White Mulberry Award for First Time Director Nominee
Like Father and Son
拨浪鼓咚咚响 (Bo Lang Gu Dong Dong Xiang)
China, 2020, 97’, Mandarin
Directed by: Bai Zhiqiang
Script: Bai Zhiqiang, Gao Feng, Han ZhiXuan, Zhang Guanghui
Producer: Lu Wei
Production Company: Xiang Xiang Shi Dai Entertainment Culture Media (Beijing) Co. Cast: Hui Wangjun (Shi Gouren), Bai Zeze (Shi Maodou)
Date of First Release in Territory: July 28th, 2020
In a film industry increasingly focused on the production of spectacular films with colossal budgets, a film like Like Father and Son is particularly noteworthy. It makes up for its modest budget with an engaging narrative and excellent performances, by non-professional actors who show innate talent and comedy. The film was originally conceived as a documentary about children left behind in villages by migrant parents, but director and screenwriter Bai Zhiqiang, who has a prolific documentary career under his belt, turned it into a feature film to address the issue while protecting the identity of the protagonists.

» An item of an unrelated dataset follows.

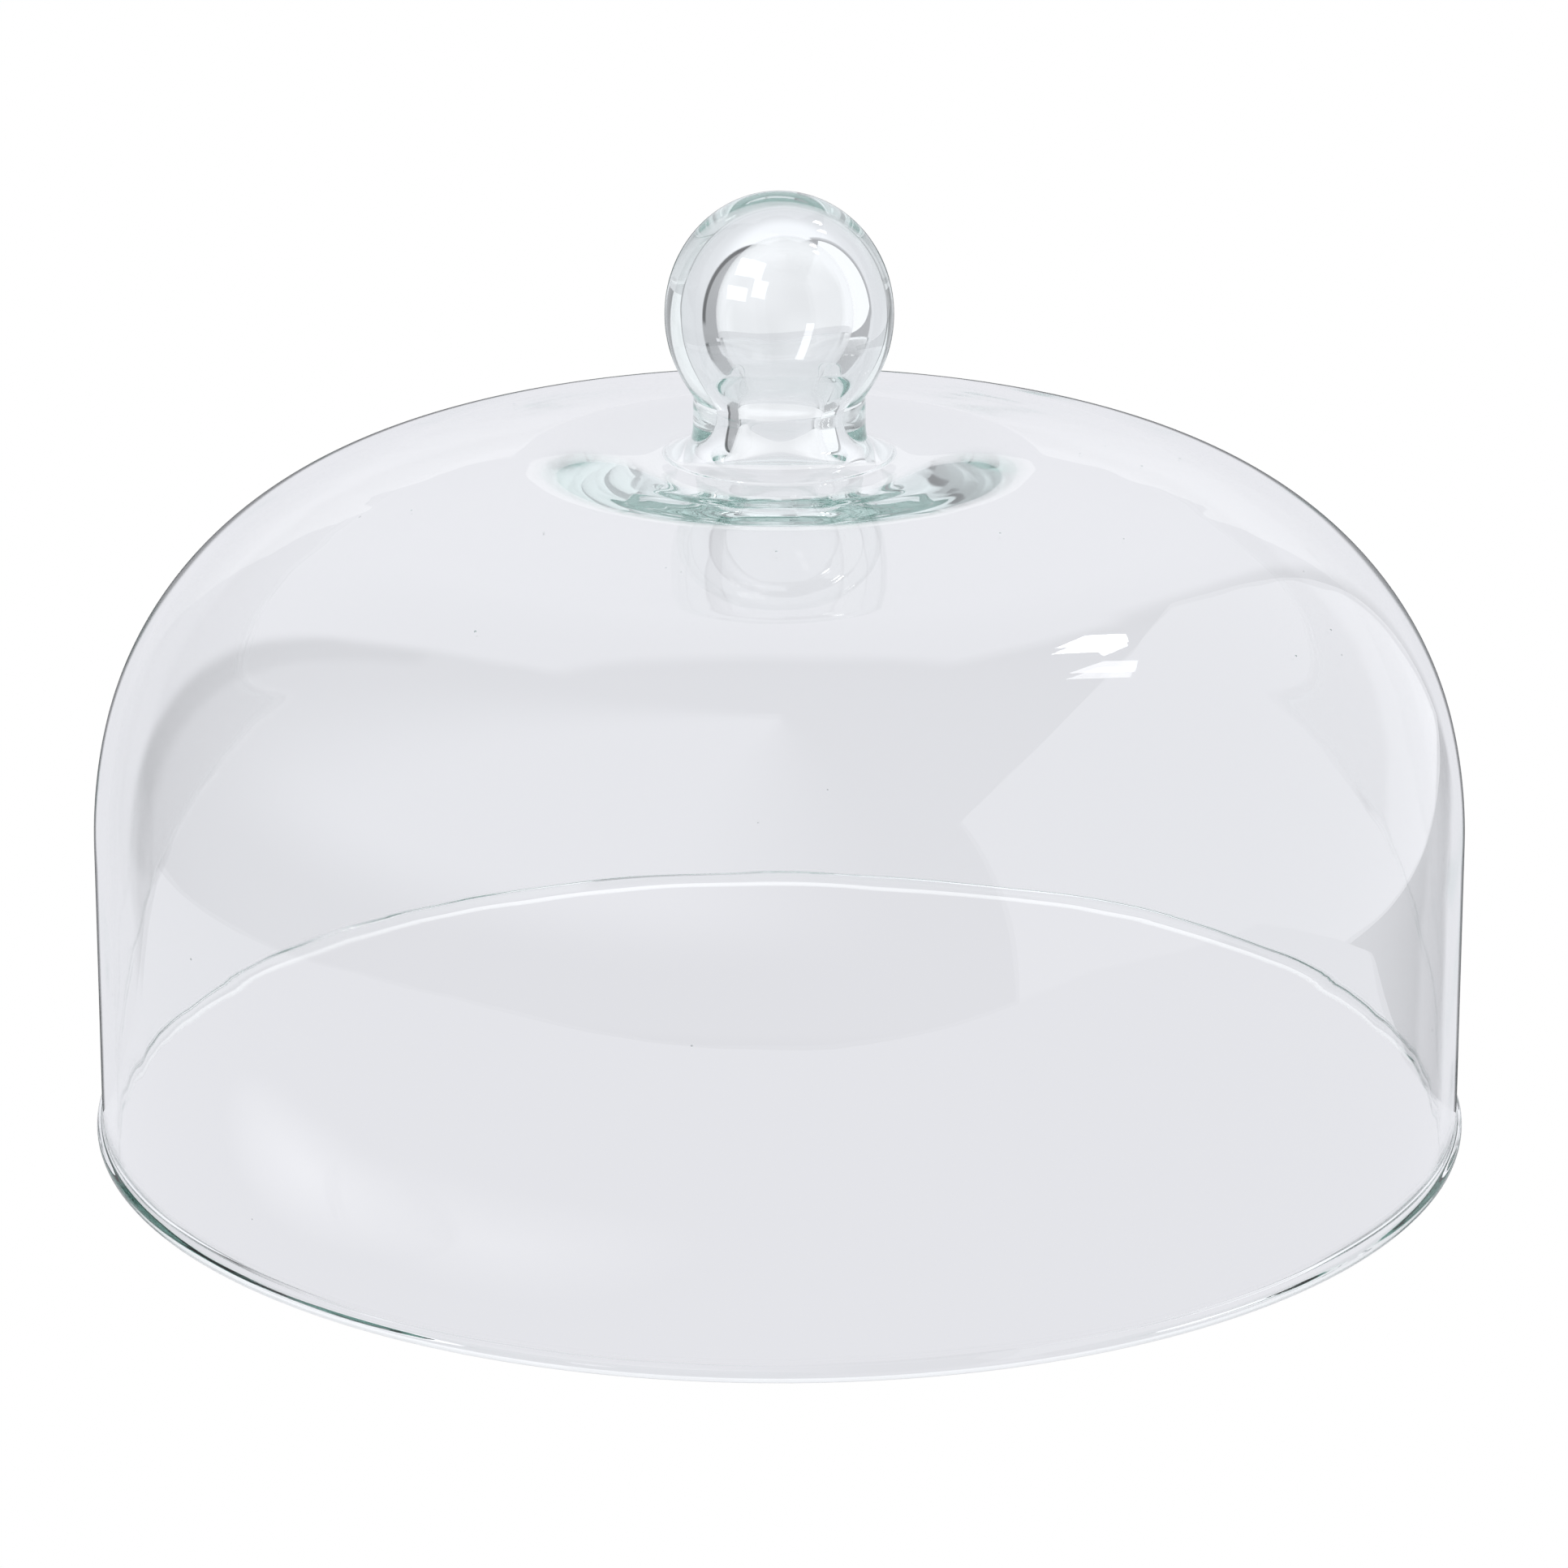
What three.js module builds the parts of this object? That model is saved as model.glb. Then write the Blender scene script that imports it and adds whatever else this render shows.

The film is structured like a classic road movie and has only two characters: a street vendor and a child. Unlike other recent films about on-the-road adventures involving a grandfather and grandson in unresolved family dynamics (Huo Meng’s Crossing the Border, FEFF 2019; Feng Keyu’s A Summer Trip, 2021), the protagonists in Like Father and Son barely know each other when they begin their journey and are openly hostile to each other. Shi Guoren is a middle-aged man who travels from one village to another in Shaanxi Province in a rundown truck selling all kinds of merchandise.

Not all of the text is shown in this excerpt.